**Short problem**
Write out the complete material exactly as it stands.

********************

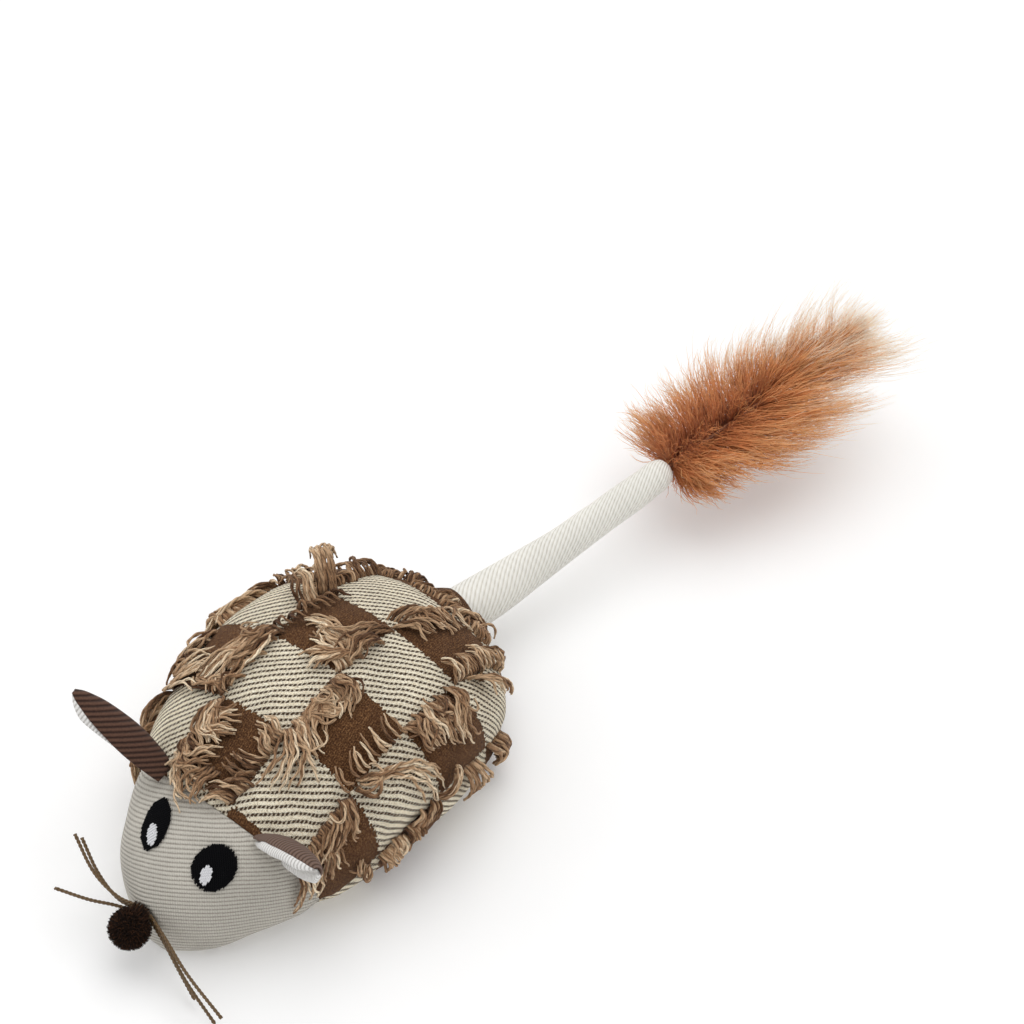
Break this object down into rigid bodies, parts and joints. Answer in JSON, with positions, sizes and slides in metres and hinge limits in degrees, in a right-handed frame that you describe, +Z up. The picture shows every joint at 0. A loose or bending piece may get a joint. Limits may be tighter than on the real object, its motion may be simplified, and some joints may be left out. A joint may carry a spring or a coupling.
{
  "type": "motorised mouse cat toy",
  "caption": "Stuffed mouse toy with folded ears, cut-yarn fringe and a feather-tipped tail that a geared motor unit in the belly swings from side to side.",
  "frame": {"origin": "on the flat underside of the belly, on the middle plane of the body, 62 mm behind the snout", "axes": "+Y from the snout to the tail, +Z up, +X towards the mouse's left"},
  "size_m": [0.0956, 0.2916, 0.0528],
  "materials": {
    "knit_grey": "ribbed knit, matt",
    "weave_check": "chequered weave of cream and dark brown yarn",
    "yarn_brown": "two-ply cut yarn",
    "stuffing_white": "loose fibre fill",
    "stitch_black": "close satin stitches",
    "stitch_white": "close satin stitches",
    "pompom_brown": "cut yarn ball",
    "cord_waxed": "waxed two-ply cord",
    "ear_brown": "fine ribbed knit",
    "ear_pale": "fine ribbed knit",
    "tail_cream": "fine ribbed knit",
    "rod_white": "flexible moulded rod",
    "quill_rust": "dyed feather shaft",
    "vane_rust": "soft dyed down",
    "case_black": "lightly textured moulding",
    "gear_white": "natural acetal",
    "lever_dark": "smooth moulding",
    "steel": "plated steel",
    "brass": "turned brass",
    "board_green": "solder mask on glass laminate",
    "cell_sleeve": "shrink sleeve over the can",
    "lead_red": "insulated wire",
    "lead_black": "insulated wire",
    "switch_grey": "moulded switch body",
    "button_red": "smooth moulding",
    "lamp_clear": "clear lamp body",
    "flap_brown": "plain weave",
    "hook_black": "hook tape",
    "loop_dark": "loop tape"
  },
  "bodies": {
    "mouse": {"head_cover": "knit_grey", "head_stuffing": "stuffing_white", "body_cover": "weave_check", "body_stuffing": "stuffing_white", "rear_gusset": "weave_check", "fringe_line_1": "yarn_brown", "fringe_line_2": "yarn_brown", "fringe_line_3": "yarn_brown", "fringe_line_4": "yarn_brown", "fringe_line_5": "yarn_brown", "fringe_line_6": "yarn_brown", "fringe_tail_root": "yarn_brown", "eye_left": "stitch_black", "eye_right": "stitch_black", "eye_highlight_left": "stitch_white", "eye_highlight_right": "stitch_white", "nose_pompom": "pompom_brown", "whisker_cord_1": "cord_waxed", "whisker_cord_2": "cord_waxed", "whisker_cord_3": "cord_waxed", "ear_left_outer": "ear_brown", "ear_left_lining": "ear_pale", "ear_right_outer": "ear_brown", "ear_right_lining": "ear_pale", "motor": "steel", "gear_pin_1": "steel", "gear_pin_2": "steel", "tail_pivot_pin": "steel", "unit_lower_case": "case_black", "unit_upper_case": "case_black", "case_screw_1": "steel", "case_screw_2": "steel", "case_screw_3": "steel", "battery_cell": "cell_sleeve", "circuit_board": "board_green", "power_switch": "switch_grey", "charging_socket": "steel", "charge_lamp": "lamp_clear", "touch_sensor": "brass", "cell_lead_1": "lead_red", "cell_lead_2": "lead_black", "motor_lead_1": "lead_red", "motor_lead_2": "lead_black", "loop_tape": "loop_dark"},
    "tail": {"tail_lever": "lever_dark", "tail_rod": "rod_white", "tail_sleeve": "tail_cream", "tail_stuffing": "stuffing_white", "feather_quill": "quill_rust", "feather_vane_left": "vane_rust", "feather_vane_right": "vane_rust"},
    "gear_2": {"reduction_gear_2": "gear_white"},
    "gear_1": {"reduction_gear_1": "gear_white"},
    "pinion": {"motor_pinion": "brass", "motor_shaft": "steel"},
    "button": {"power_button": "button_red"},
    "flap": {"belly_flap": "flap_brown", "hook_tape": "hook_black"}
  },
  "joints": [
    {"name": "tail_swing", "type": "hinge", "parent": "mouse", "child": "tail", "pos_m": [0, 0.052, 0.016], "axis": [0, 0, 1], "range_deg": [-13, 39]},
    {"name": "gear_2_spin", "type": "hinge", "parent": "mouse", "child": "gear_2", "pos_m": [0, 0.0352, 0.02], "axis": [0, 0, 1], "range_deg": [-184, 64]},
    {"name": "gear_1_spin", "type": "hinge", "parent": "mouse", "child": "gear_1", "pos_m": [0, 0.0232, 0.02], "axis": [0, 0, 1], "range_deg": [-190, 549]},
    {"name": "pinion_spin", "type": "hinge", "parent": "mouse", "child": "pinion", "pos_m": [0, 0.0112, 0.02], "axis": [0, 0, 1], "range_deg": [-1640, 560]},
    {"name": "power_button_press", "type": "slide", "parent": "mouse", "child": "button", "axis": [0, 0, 1], "range_m": [0, 0.0005], "stiffness_N_per_m": 400},
    {"name": "belly_flap_hinge", "type": "hinge", "parent": "mouse", "child": "flap", "pos_m": [0, 0.047, 0], "axis": [1, 0, 0], "range_deg": [0, 100]}
  ],
  "couplings": [
    {"joint": "gear_2_spin", "follows": "tail_swing", "ratio": -4.6},
    {"joint": "gear_1_spin", "follows": "tail_swing", "ratio": 13.8},
    {"joint": "pinion_spin", "follows": "tail_swing", "ratio": -41.4}
  ]
}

********************

**Task response**
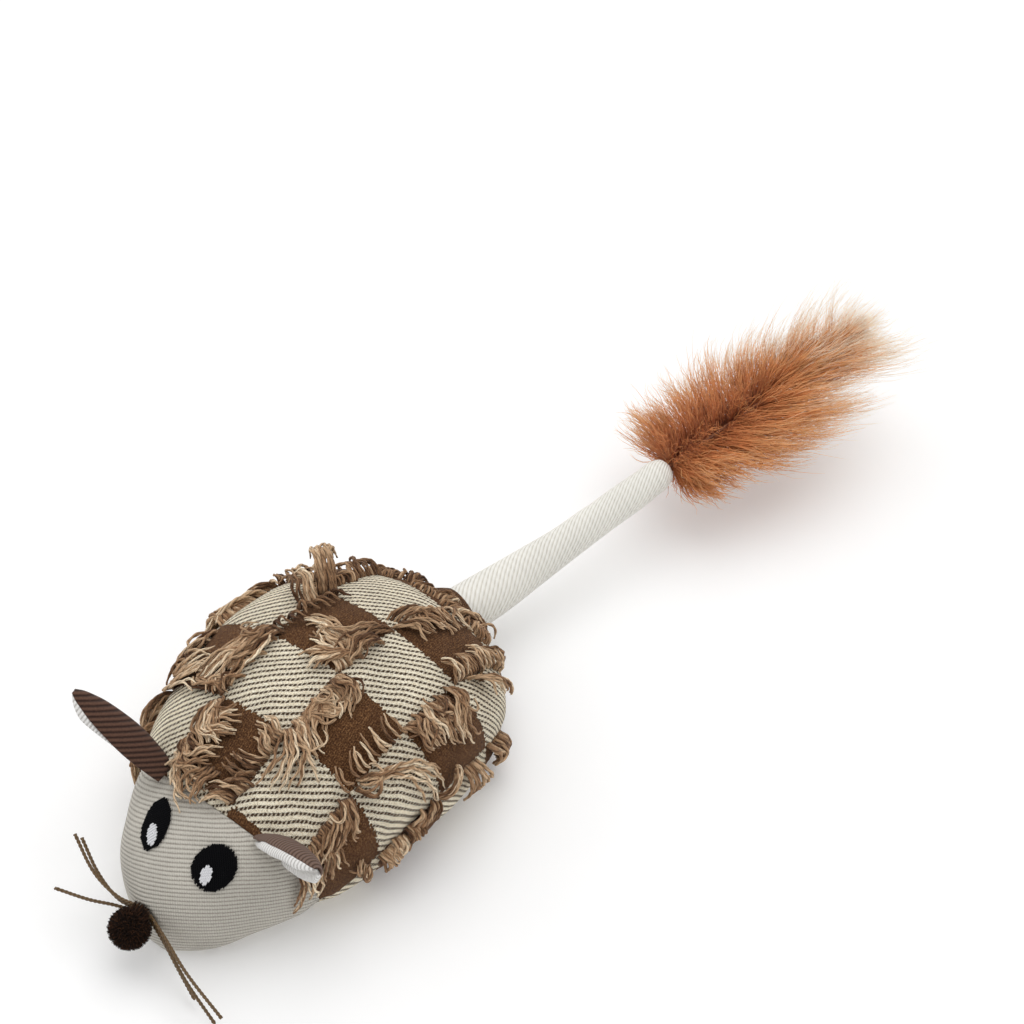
Break this object down into rigid bodies, parts and joints. Answer in JSON, with positions, sizes and slides in metres and hinge limits in degrees, in a right-handed frame that you describe, +Z up. The picture shows every joint at 0. A loose or bending piece may get a joint. Limits may be tighter than on the real object, its motion may be simplified, and some joints may be left out. A joint may carry a spring or a coupling.
{
  "type": "motorised mouse cat toy",
  "caption": "Stuffed mouse toy with folded ears, cut-yarn fringe and a feather-tipped tail that a geared motor unit in the belly swings from side to side.",
  "frame": {"origin": "on the flat underside of the belly, on the middle plane of the body, 62 mm behind the snout", "axes": "+Y from the snout to the tail, +Z up, +X towards the mouse's left"},
  "size_m": [0.0956, 0.2916, 0.0528],
  "materials": {
    "knit_grey": "ribbed knit, matt",
    "weave_check": "chequered weave of cream and dark brown yarn",
    "yarn_brown": "two-ply cut yarn",
    "stuffing_white": "loose fibre fill",
    "stitch_black": "close satin stitches",
    "stitch_white": "close satin stitches",
    "pompom_brown": "cut yarn ball",
    "cord_waxed": "waxed two-ply cord",
    "ear_brown": "fine ribbed knit",
    "ear_pale": "fine ribbed knit",
    "tail_cream": "fine ribbed knit",
    "rod_white": "flexible moulded rod",
    "quill_rust": "dyed feather shaft",
    "vane_rust": "soft dyed down",
    "case_black": "lightly textured moulding",
    "gear_white": "natural acetal",
    "lever_dark": "smooth moulding",
    "steel": "plated steel",
    "brass": "turned brass",
    "board_green": "solder mask on glass laminate",
    "cell_sleeve": "shrink sleeve over the can",
    "lead_red": "insulated wire",
    "lead_black": "insulated wire",
    "switch_grey": "moulded switch body",
    "button_red": "smooth moulding",
    "lamp_clear": "clear lamp body",
    "flap_brown": "plain weave",
    "hook_black": "hook tape",
    "loop_dark": "loop tape"
  },
  "bodies": {
    "mouse": {"head_cover": "knit_grey", "head_stuffing": "stuffing_white", "body_cover": "weave_check", "body_stuffing": "stuffing_white", "rear_gusset": "weave_check", "fringe_line_1": "yarn_brown", "fringe_line_2": "yarn_brown", "fringe_line_3": "yarn_brown", "fringe_line_4": "yarn_brown", "fringe_line_5": "yarn_brown", "fringe_line_6": "yarn_brown", "fringe_tail_root": "yarn_brown", "eye_left": "stitch_black", "eye_right": "stitch_black", "eye_highlight_left": "stitch_white", "eye_highlight_right": "stitch_white", "nose_pompom": "pompom_brown", "whisker_cord_1": "cord_waxed", "whisker_cord_2": "cord_waxed", "whisker_cord_3": "cord_waxed", "ear_left_outer": "ear_brown", "ear_left_lining": "ear_pale", "ear_right_outer": "ear_brown", "ear_right_lining": "ear_pale", "motor": "steel", "gear_pin_1": "steel", "gear_pin_2": "steel", "tail_pivot_pin": "steel", "unit_lower_case": "case_black", "unit_upper_case": "case_black", "case_screw_1": "steel", "case_screw_2": "steel", "case_screw_3": "steel", "battery_cell": "cell_sleeve", "circuit_board": "board_green", "power_switch": "switch_grey", "charging_socket": "steel", "charge_lamp": "lamp_clear", "touch_sensor": "brass", "cell_lead_1": "lead_red", "cell_lead_2": "lead_black", "motor_lead_1": "lead_red", "motor_lead_2": "lead_black", "loop_tape": "loop_dark"},
    "tail": {"tail_lever": "lever_dark", "tail_rod": "rod_white", "tail_sleeve": "tail_cream", "tail_stuffing": "stuffing_white", "feather_quill": "quill_rust", "feather_vane_left": "vane_rust", "feather_vane_right": "vane_rust"},
    "gear_2": {"reduction_gear_2": "gear_white"},
    "gear_1": {"reduction_gear_1": "gear_white"},
    "pinion": {"motor_pinion": "brass", "motor_shaft": "steel"},
    "button": {"power_button": "button_red"},
    "flap": {"belly_flap": "flap_brown", "hook_tape": "hook_black"}
  },
  "joints": [
    {"name": "tail_swing", "type": "hinge", "parent": "mouse", "child": "tail", "pos_m": [0, 0.052, 0.016], "axis": [0, 0, 1], "range_deg": [-13, 39]},
    {"name": "gear_2_spin", "type": "hinge", "parent": "mouse", "child": "gear_2", "pos_m": [0, 0.0352, 0.02], "axis": [0, 0, 1], "range_deg": [-184, 64]},
    {"name": "gear_1_spin", "type": "hinge", "parent": "mouse", "child": "gear_1", "pos_m": [0, 0.0232, 0.02], "axis": [0, 0, 1], "range_deg": [-190, 549]},
    {"name": "pinion_spin", "type": "hinge", "parent": "mouse", "child": "pinion", "pos_m": [0, 0.0112, 0.02], "axis": [0, 0, 1], "range_deg": [-1640, 560]},
    {"name": "power_button_press", "type": "slide", "parent": "mouse", "child": "button", "axis": [0, 0, 1], "range_m": [0, 0.0005], "stiffness_N_per_m": 400},
    {"name": "belly_flap_hinge", "type": "hinge", "parent": "mouse", "child": "flap", "pos_m": [0, 0.047, 0], "axis": [1, 0, 0], "range_deg": [0, 100]}
  ],
  "couplings": [
    {"joint": "gear_2_spin", "follows": "tail_swing", "ratio": -4.6},
    {"joint": "gear_1_spin", "follows": "tail_swing", "ratio": 13.8},
    {"joint": "pinion_spin", "follows": "tail_swing", "ratio": -41.4}
  ]
}